DHS signs off on COVID-19 vaccine for the littlest Wisconsinites
MADISON, Wis. (WMTV) - The state Dept. of Health Services opened the door to the last group of Wisconsin residents to get vaccinated against the COVID-19 virus. On Tuesday, state health official signed off on allowing children between six months and five years old to get a special versions of the Pfizer and Moderna vaccines.
“Whether they are at day care, school, playing with their friends, or spending time with family, vaccinating your kids means they can do the things they love while also staying safe and healthy,” DHS Secretary-designee Karen Timberlake said in a statement announcing the approval.
The state-level move followed federal guidance that paved the way for the youngest Wisconsinites to get vaccinated. It also opens the door for local health agencies to begin delivering shots.

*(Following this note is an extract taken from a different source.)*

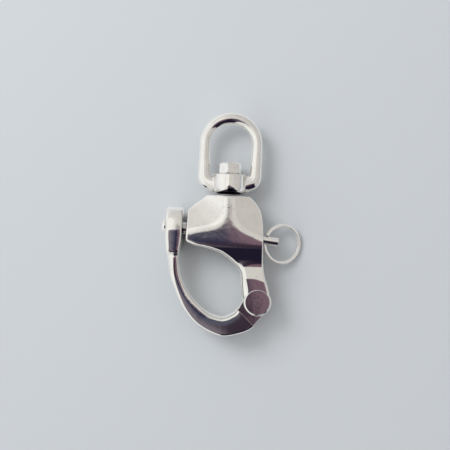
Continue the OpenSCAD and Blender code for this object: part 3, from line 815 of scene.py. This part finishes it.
finish_piece(make_body(), "body", ["body"], cast)
finish_piece(make_hinge_pin(), "body", ["hinge_pin"], turned)
finish_piece(make_bolt(), "body", ["swivel_bolt"], turned)
finish_piece(make_lock_pin(), "body", ["swivel_lock_pin"], turned)
spring = finish_piece(make_spring(), "body", ["plunger_spring"], spring_mat)
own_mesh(spring)
finish_piece(make_jaw(), "jaw", ["jaw"], cast)
finish_piece(make_plunger(), "plunger", ["plunger"], turned)
finish_piece(make_ring(), "pull_ring", ["split_ring"], ring_mat)
finish_piece(make_bail(), "bail", ["bail"], bail_mat)


# ---------------------------------------------------------------- stage, light and camera

FLOOR_HALF = 2.0
FLOOR_SEEN, FLOOR_MIRRORED = (0.60, 0.635, 0.67), (0.92, 0.95, 0.98)


def make_floor():
    me = bpy.data.meshes.new("floor")
    s = FLOOR_HALF
    me.from_pydata([(-s, -s, 0), (s, -s, 0), (s, s, 0), (-s, s, 0)], [], [(0, 1, 2, 3)])
    ob = bpy.data.objects.new("floor", me)
    bpy.context.scene.collection.objects.link(ob)
    mat, nt, sh = new_material("pale_floor")
    # the steel mirrors a whiter floor than the camera sees, so that its edges stay bright
    path = node(nt, "ShaderNodeLightPath")
    tone = mix_colour(nt, path.outputs["Is Glossy Ray"], FLOOR_SEEN, FLOOR_MIRRORED)
    link(nt, tone, sh.inputs["Base Color"])
    sh.inputs["Roughness"].default_value = 0.6
    sh.inputs["Specular IOR Level"].default_value = 0.2
    me.materials.append(mat)


make_floor()


# The world goes by direction: east is +X, north +Y and up +Z, and down is along the card's
# heading, past the shackle's lower end. Limits are parts of a unit vector. Places and tones were
# set by comparing the main render with the reflections in the photo.
CARD_HEADING, CARD_NEAR_HEADING = -70, -80
CARD_NEAR, CARD_FAR = (-0.02, 0.006), (0.985, 0.95)
CARD_SPREAD, CARD_HALF, CARD_HALF_EAST = 0.62, 0.2, 0.09
CARD_FAR_SPREAD, CARD_FAR_HALF = 0.16, 0.3
CARD_SOFT = 0.03
BROWN, BLACK, UMBER = (0.23, 0.145, 0.185), (0.016, 0.013, 0.03), (0.05, 0.034, 0.055)
BLUE, SLATE, MAUVE = (0.034, 0.036, 0.08), (0.105, 0.11, 0.16), (0.235, 0.205, 0.245)
OVER_WEST, OVER_EAST, OVER_SPOT = (1.16, 1.16, 1.13), (0.80, 0.785, 0.75), (0.56, 0.53, 0.52)
MID_WEST, MID_PALE, MID_EAST = (1.15, 1.15, 1.13), (0.90, 0.89, 0.865), (0.70, 0.675, 0.65)
LOW_WEST, LOW_EAST = (1.08, 1.10, 1.12), (0.56, 0.58, 0.61)
SPOT_EAST, SPOT_NORTH, SPOT_SHIFT = 45.0, 26.0, -0.6
SEEN_GREY = (0.9, 0.9, 0.9, 1)


def make_world():
    """Uneven and mostly pale, with a dark card; the camera sees a plain grey in its place."""
    w = bpy.data.worlds.new("studio")
    bpy.context.scene.world = w
    w.use_nodes = True
    nt = w.node_tree
    nt.nodes.clear()
    coord = node(nt, "ShaderNodeTexCoord")

    def dot(x, y, z):
        n = node(nt, "ShaderNodeVectorMath", operation="DOT_PRODUCT")
        n.inputs[1].default_value = (x, y, z)
        link(nt, coord.outputs["Generated"], n.inputs[0])
        return n.outputs["Value"]

    def towards(heading):
        return dot(cosd(heading), sind(heading), 0)

    def calc(operation, a, b=0.0, c=0.0):
        return math_node(nt, operation, a, b, c)

    def blend(value, lo, hi, a, b):
        """Colour a where value is at lo, and b where it is at hi."""
        return mix_colour(nt, smooth_range(nt, value, lo, hi), a, b)

    down, side = towards(CARD_HEADING), towards(CARD_HEADING + 90)
    east, north, up = dot(1, 0, 0), dot(0, 1, 0), dot(0, 0, 1)

    reach = calc("MAXIMUM", down)
    half = calc("MINIMUM", calc("MULTIPLY_ADD", reach, CARD_SPREAD, CARD_HALF),
                calc("MULTIPLY_ADD", reach, CARD_FAR_SPREAD, CARD_FAR_HALF))
    half_east = calc("MULTIPLY_ADD", reach, CARD_SPREAD, CARD_HALF_EAST)
    past = calc("MAXIMUM", calc("SUBTRACT", calc("ABSOLUTE", side), half),
                calc("SUBTRACT", side, half_east))
    inside = smooth_range(nt, past, CARD_SOFT, -CARD_SOFT)
    card = calc("MULTIPLY", inside, smooth_range(nt, towards(CARD_NEAR_HEADING), *CARD_NEAR))
    card = calc("MULTIPLY", card, smooth_range(nt, down, *CARD_FAR))

    # tones across and down the card
    dark = blend(side, -0.075, -0.045, SLATE, BLUE)
    dark = blend(down, 0.05, 0.11, dark, UMBER)
    dark = blend(side, -0.16, -0.075, MAUVE, dark)
    dark = blend(side, -0.012, 0.02, dark, BROWN)
    dark = blend(down, 0.13, 0.55, dark, BLACK)

    # the pale part: overhead, half way down and low, each from west to east
    spot = calc("ADD", calc("POWER", calc("MULTIPLY", east, SPOT_EAST), 2.0),
                calc("POWER", calc("MULTIPLY_ADD", north, SPOT_NORTH, SPOT_SHIFT), 2.0))
    over = blend(spot, 0.2, 1.2, OVER_SPOT, blend(east, -0.12, 0.0, OVER_WEST, OVER_EAST))
    middle = blend(east, -0.62, -0.4, MID_WEST, blend(east, -0.35, 0.35, MID_PALE, MID_EAST))
    low = blend(east, -0.5, 0.3, LOW_WEST, LOW_EAST)
    pale = blend(up, 0.1, 0.45, low, blend(up, 0.8, 0.97, middle, over))

    mirrored, seen = node(nt, "ShaderNodeBackground"), node(nt, "ShaderNodeBackground")
    link(nt, mix_colour(nt, card, pale, dark), mirrored.inputs["Color"])
    seen.inputs["Color"].default_value = SEEN_GREY
    path, pick = node(nt, "ShaderNodeLightPath"), node(nt, "ShaderNodeMixShader")
    link(nt, path.outputs["Is Camera Ray"], pick.inputs[0])
    link(nt, mirrored.outputs[0], pick.inputs[1])
    link(nt, seen.outputs[0], pick.inputs[2])
    link(nt, pick.outputs[0], node(nt, "ShaderNodeOutputWorld").inputs[0])


make_world()


def area_light(name, place, look, size, watts):
    data = bpy.data.lights.new(name, "AREA")
    data.shape = "DISK"
    data.size = size
    data.energy = watts
    ob = bpy.data.objects.new(name, data)
    bpy.context.scene.collection.objects.link(ob)
    ob.location = place
    ob.rotation_mode = "QUATERNION"
    ob.rotation_quaternion = (Vector(look) - Vector(place)).to_track_quat("-Z", "Y")
    return ob


key = area_light("key", place=(-0.55, 0.45, 0.62), look=(0, 0, 0), size=0.5, watts=4.0)
key.visible_glossy = False


CAMERA_TURN, CAMERA_HEIGHT, CAMERA_ABOVE = 2.5, 0.300, (-0.00102, 0.0037)
VIEW_WIDTH, SENSOR = 0.1755, 36


def make_camera():
    """Straight above, at the photo's angle and framing; lengths in metres, the sensor in mm."""
    data = bpy.data.cameras.new("camera")
    ob = bpy.data.objects.new("camera", data)
    bpy.context.scene.collection.objects.link(ob)
    data.sensor_width = SENSOR
    data.lens = SENSOR * CAMERA_HEIGHT / VIEW_WIDTH
    ob.location = (*CAMERA_ABOVE, MID * MM + CAMERA_HEIGHT)
    ob.rotation_euler = (0, 0, math.radians(CAMERA_TURN))
    data.clip_start = 0.01
    data.clip_end = 10
    bpy.context.scene.camera = ob


make_camera()
bpy.context.scene.view_settings.view_transform = "Standard"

“Our nation’s leading medical experts have reviewed the available data and confirmed that Pfizer and Moderna pediatric vaccines are safe and effective for our youngest children,” DHS Division of Public Health Immunization Program Manager Stephanie Schauer said.
The Pfizer version requires three doses and will be limited to children between the ages of six months and four years old. The second shot will come approximately three weeks later while the third and final one would come at least two months later, DHS explained. The Moderna version covers kids all the way to five years old and only requires two jabs, with four weeks allotted between them.
More generally, the latest DHS case numbers show new confirmed ones have remained relatively stable for the past week. After a slow decline in the seven-day average from 2,200 per day in mid-June to dropping below 1,500 cases per day a little more than a week ago, the average has stayed in the 1,400-case range ever since then.
No confirmed deaths were reported Tuesday, allowing its seven-day rolling average to dip a bit to four per day. In all, DHS reports 13,100 people in Wisconsin have died from COVID-19 or complications related to the virus.